Working as a Cloud Engineer intern at Maximus for has been great. The first week was onboarding with all the other interns which was great because we got to get to know each other and expand our networks. Myself and two other IT Software engineers set up a standing meeting every week to discuss what each other are working on and collaborate. It feels like navigating the corporate world if often about who you know. The corporate structure is something new but useful when starting a new career. I feel like I will learn a lot of good organizational and logistical skills here that only a large company with so many moving pieces and projects can offer. Half of the battle is learning the jargon of a new industry. It becomes its own language and you have to be able to talk the talk when you’re trying to work at the higher levels.

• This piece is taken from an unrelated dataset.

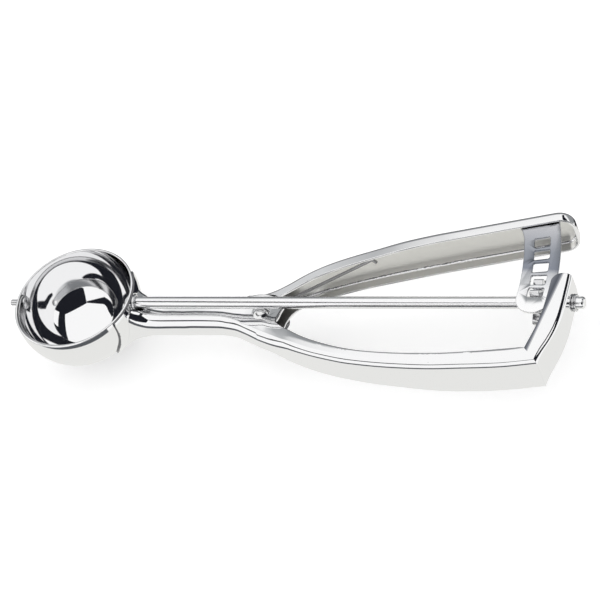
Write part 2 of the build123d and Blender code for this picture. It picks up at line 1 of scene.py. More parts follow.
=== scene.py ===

My public speaking skills are being sharpened in a way because I am the “new guy” in all the meetings so I have to introduce myself and answer all the questions about where I’m going to school and what it is I’m studying. Thankfully, nobody has their cameras on and I’m not expected to have mine on either. I think this is going to be common in the remote IT/software

engineering world. It is comforting in one way but it also means you have to be good at what you do, naturally. You can’t rely on social currency as much as technical expertise.
As far as working on actual IT tasks, I have been shadowing one of the senior engineers while he goes over the monthly server patches. We run a program called BigFix which manages endpoints and virtual machines. It goes down the list of current patches pulled from the Oracle repositories and installs everything outstanding. We go through the records and make sure all patches were installed successfully and do manually installs if necessary. Manual installs meaning manually running the dnf command in the Linux terminal, not actually manually installing the patch.
I’m surprised by how much we have used the AWS console for a lot of tasks instead of Terraform or another IaC as I was led to believe in all of my research. I understand I will have to constantly be learning in this industry, often on my own time and dime. Every night I’ve been poking around on the AWS console in the free tier so I can feel more comfortable the next day and show that I’m here to work and learn as much as possible.
Another project is the UK Standardization Project where were standardizing the all the procedures, patching schedules, BCDR plans, etc. which is a lot less technical and much more paper work.
Overall, the first 50 hours have really shown me what it is like to work in a corporate company and the inner workings of server administration. I’ve grown to appreciate the value of networking much more being in a company that has so many employees and opportunity for learning and advancing.